To fix this, scientists have been trying to build an "active" clock. Instead of a passive laser reading the atoms, the atoms themselves would become the laser, singing a perfect, self-sustaining note. This is called Superradiant Lasing.

The Problem: The "Heating" Trap

The trouble with making atoms sing on their own is a side effect called heating.

  • The Analogy: Imagine a choir trying to sing a perfect, unified note. To keep them singing, you have to constantly give them a little push (energy) to keep them going. In previous attempts, this "push" was random. It was like a conductor randomly shoving choir members in different directions to keep them awake. While they kept singing, the random shoves made them jittery and hot, ruining the perfect harmony.
  • The Physics: In old models, the atoms would randomly emit light (spontaneous emission) while being re-energized. This random emission gave the atoms a "kick," heating them up and destroying the clock's precision.

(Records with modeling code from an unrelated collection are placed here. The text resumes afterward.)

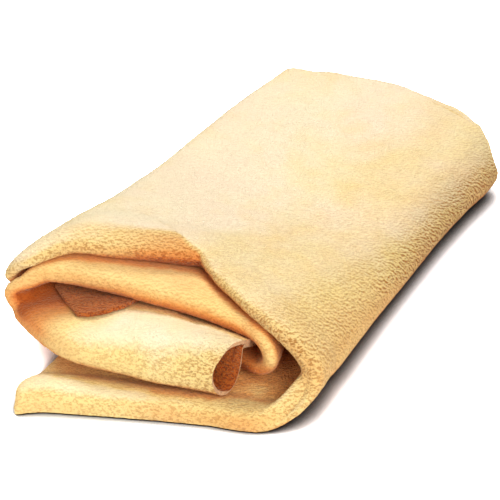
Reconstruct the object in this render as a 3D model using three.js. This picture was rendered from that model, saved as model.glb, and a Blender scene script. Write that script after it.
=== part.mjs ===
// A chamois leather, folded and lying on a table
//
// One hide of suede, about 0.75 by 0.5 metres laid flat. It is folded in half, so that every
// layer has two plies joined by a rounded front fold, and then rolled up flat into five layers:
// ground, top, under, middle and inner, joined by two folds on the right and two on the left.
// Each strip of the hide between two of these bends is a mesh of its own.
//
// Millimetres. X runs from the left folds to the right folds, Y from the front folds to the
// open back edges, Z up. The origin is on the table, in the middle of the bundle.
// A station is a place along the roll: 0 to 1 is the ground layer, 1 to 2 the right outer fold,
// and so on to 9, the cut end of the inner layer.
import * as THREE from "three";

// The hide
const skinThickness = 2;
const plyGap = 0.5; // between the two plies of a layer, behind the front fold
const layerGap = 0.7; // between one doubled layer and the next
const stripGap = 0.7; // between one strip of the hide and the next

// The folded bundle
const bundleWidth = 180;
const bundleLength = 334;

// How far the front of each layer stands above its place in the tight stack at the back
const underRise = 4.1;
const innerRise = 10.3;
const middleRise = 17.2;
const topRise = 25;

// The rounded front folds
const noseRadius = 6;
const noseTail = 30; // the length over which a front fold closes to two flat plies
const shoulder = 16; // how far back the top layer's front slopes up to its crest

// The loop at the cut end of the inner layer: half its height and half its depth
const ringRadius = 12.8;
const ringDepth = 8.1;

// The right outer fold: how far its lower and its upper half curve in from the right
const rightFoldReach = 12;
const drapeReachFront = 62;
const drapeReachBack = 24;

// The tucked corner, a loose corner of the hide in the pocket between middle and inner layer
const cornerLift = 0.5;

// Colours of the rough outer side and the smooth inner side
const outerColour = 0xf3d296;
const innerColour = 0xefbd7c;

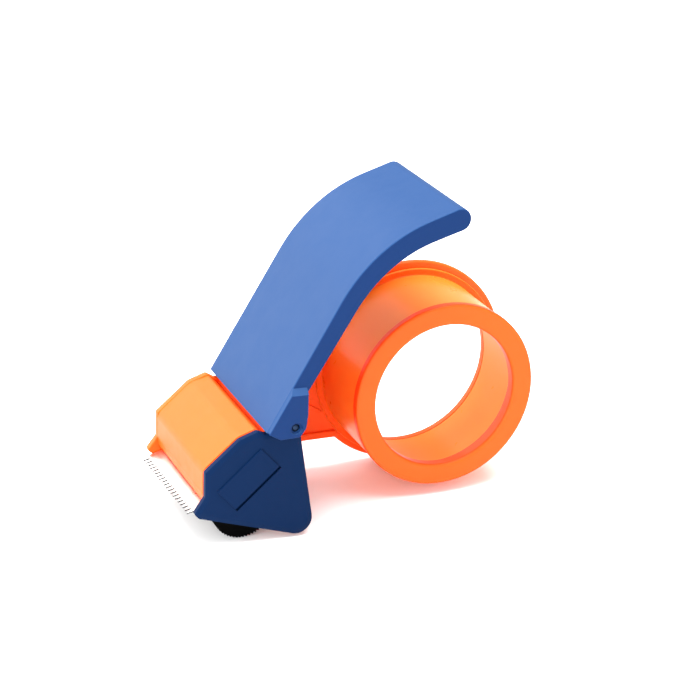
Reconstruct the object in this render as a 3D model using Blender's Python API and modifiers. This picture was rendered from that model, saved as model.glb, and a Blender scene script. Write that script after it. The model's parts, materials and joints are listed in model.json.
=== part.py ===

The Solution: The "Teamwork" Revolution

This paper proposes a brilliant new way to organize the choir so they never get jittery.

1. The Old Way (The Two-Step Dance):
Previously, scientists tried to get the atoms to pump energy and release light on the same path.

  • The Metaphor: Imagine trying to spin a dancer. If you push them forward and pull them back on the exact same line, they just spin in place. They don't get anywhere new. In physics terms, this is a "two-level" system. You can't get a steady, continuous laser out of it because the "push" and the "pull" cancel each other out in a way that prevents a stable rhythm.

2. The New Way (The Three-Step Dance):
The authors (Reilly, Jäger, Cooper, and Holland) suggest adding a third state to the atoms.

  • The Metaphor: Now, imagine the dancer has a whole dance floor. They get pushed forward on one side of the room, spin around, and then release their energy on a completely different side of the room.
  • The Physics: By using a "multi-level" atom (specifically, adding an extra excited state), the team can separate the pumping (giving energy) from the lasing (releasing light).
    • The atoms get their energy from one path (like a dedicated elevator going up).
    • They release their light through a different path (like a slide going down).
    • Because these paths are different, the atoms can work together as a single, giant team (collective) without the random "kicks" that cause heating.

The Magic Result: A Clock That Doesn't Care About Vibrations

The most exciting part of this paper is what happens when the atoms work together perfectly.

  • The Analogy: Think of a standard laser as a tightrope walker balancing on a wobbly rope (the cavity). If the rope shakes, the walker falls.
  • The New Laser: This new superradiant laser is like a flock of birds flying in perfect formation. If the wind (vibrations) blows, the birds adjust their wings instantly to stay in formation. The "song" they sing depends on the birds, not the wind.

The paper shows that with this new setup, the laser becomes immune to the length of the cavity.

  • Usually, if a laser's mirror moves by a fraction of a hair's width, the laser's frequency changes.
  • In this new system, there is a specific "sweet spot" where moving the mirrors has zero effect on the frequency. The sensitivity drops to almost nothing.

Why This Matters

If we can build this clock:

  1. It's Rugged: It could work in a moving car, a satellite, or a shaky lab, not just in a vibration-free basement.
  2. It's Ultra-Precise: It could have a linewidth (a measure of how pure the tone is) of about 100 microhertz. That's like a note that stays perfectly in tune for days without wavering.
  3. It's Self-Contained: It doesn't need a massive, expensive, vibration-proof reference laser to work. The atoms are the reference.

Summary

The authors have figured out how to get a choir of atoms to sing a perfect, continuous note without getting hot and jittery. By giving the atoms a "three-step dance" instead of a "two-step shuffle," they created a laser that is so stable it ignores the vibrations of the room it's in. This could lead to the next generation of atomic clocks, allowing us to measure time and gravity with a precision we've never seen before.